• [Exercise goal] Please write out the complete listing that follows, exactly as it reads.

## Start Data provided

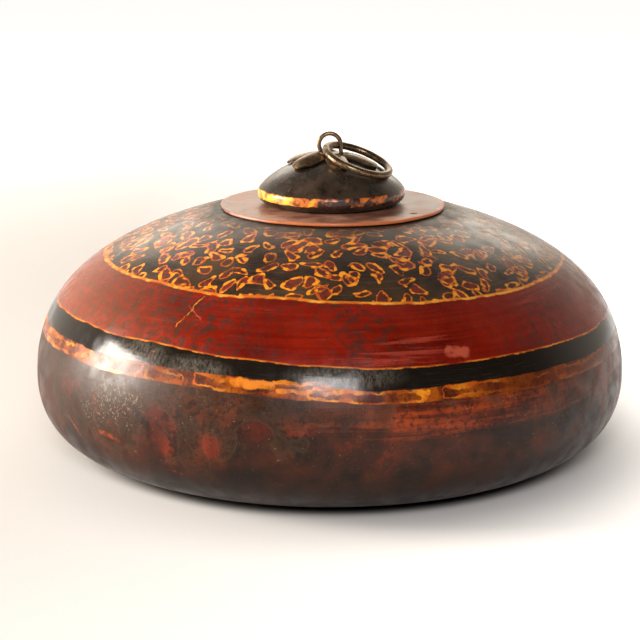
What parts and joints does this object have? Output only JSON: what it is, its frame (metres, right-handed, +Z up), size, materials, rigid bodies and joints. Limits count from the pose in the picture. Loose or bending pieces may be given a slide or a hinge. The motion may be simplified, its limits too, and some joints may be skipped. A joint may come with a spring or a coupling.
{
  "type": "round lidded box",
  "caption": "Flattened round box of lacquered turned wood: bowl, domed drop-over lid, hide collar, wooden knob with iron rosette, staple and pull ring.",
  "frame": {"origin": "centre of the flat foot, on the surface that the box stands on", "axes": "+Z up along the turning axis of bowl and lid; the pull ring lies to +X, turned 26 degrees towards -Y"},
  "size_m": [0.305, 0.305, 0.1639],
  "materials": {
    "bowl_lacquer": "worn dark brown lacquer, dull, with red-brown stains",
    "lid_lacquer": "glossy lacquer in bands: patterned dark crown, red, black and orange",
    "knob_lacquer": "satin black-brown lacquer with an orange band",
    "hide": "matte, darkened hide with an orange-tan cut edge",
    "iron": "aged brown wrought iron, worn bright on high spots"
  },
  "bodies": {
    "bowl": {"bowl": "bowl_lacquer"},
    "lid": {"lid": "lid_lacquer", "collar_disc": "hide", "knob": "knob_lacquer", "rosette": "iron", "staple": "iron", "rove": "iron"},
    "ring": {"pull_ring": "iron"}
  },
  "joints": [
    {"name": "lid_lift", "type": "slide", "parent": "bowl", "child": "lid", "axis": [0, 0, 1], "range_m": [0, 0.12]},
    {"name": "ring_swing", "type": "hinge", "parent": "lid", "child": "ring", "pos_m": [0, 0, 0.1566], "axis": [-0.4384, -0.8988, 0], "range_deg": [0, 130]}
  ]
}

## End Data provided

• [Task answer]
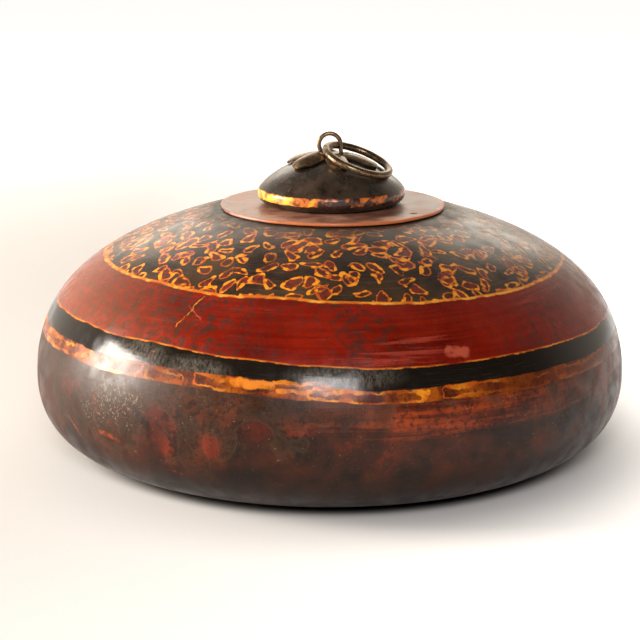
What parts and joints does this object have? Output only JSON: what it is, its frame (metres, right-handed, +Z up), size, materials, rigid bodies and joints. Limits count from the pose in the picture. Loose or bending pieces may be given a slide or a hinge. The motion may be simplified, its limits too, and some joints may be skipped. A joint may come with a spring or a coupling.
{
  "type": "round lidded box",
  "caption": "Flattened round box of lacquered turned wood: bowl, domed drop-over lid, hide collar, wooden knob with iron rosette, staple and pull ring.",
  "frame": {"origin": "centre of the flat foot, on the surface that the box stands on", "axes": "+Z up along the turning axis of bowl and lid; the pull ring lies to +X, turned 26 degrees towards -Y"},
  "size_m": [0.305, 0.305, 0.1639],
  "materials": {
    "bowl_lacquer": "worn dark brown lacquer, dull, with red-brown stains",
    "lid_lacquer": "glossy lacquer in bands: patterned dark crown, red, black and orange",
    "knob_lacquer": "satin black-brown lacquer with an orange band",
    "hide": "matte, darkened hide with an orange-tan cut edge",
    "iron": "aged brown wrought iron, worn bright on high spots"
  },
  "bodies": {
    "bowl": {"bowl": "bowl_lacquer"},
    "lid": {"lid": "lid_lacquer", "collar_disc": "hide", "knob": "knob_lacquer", "rosette": "iron", "staple": "iron", "rove": "iron"},
    "ring": {"pull_ring": "iron"}
  },
  "joints": [
    {"name": "lid_lift", "type": "slide", "parent": "bowl", "child": "lid", "axis": [0, 0, 1], "range_m": [0, 0.12]},
    {"name": "ring_swing", "type": "hinge", "parent": "lid", "child": "ring", "pos_m": [0, 0, 0.1566], "axis": [-0.4384, -0.8988, 0], "range_deg": [0, 130]}
  ]
}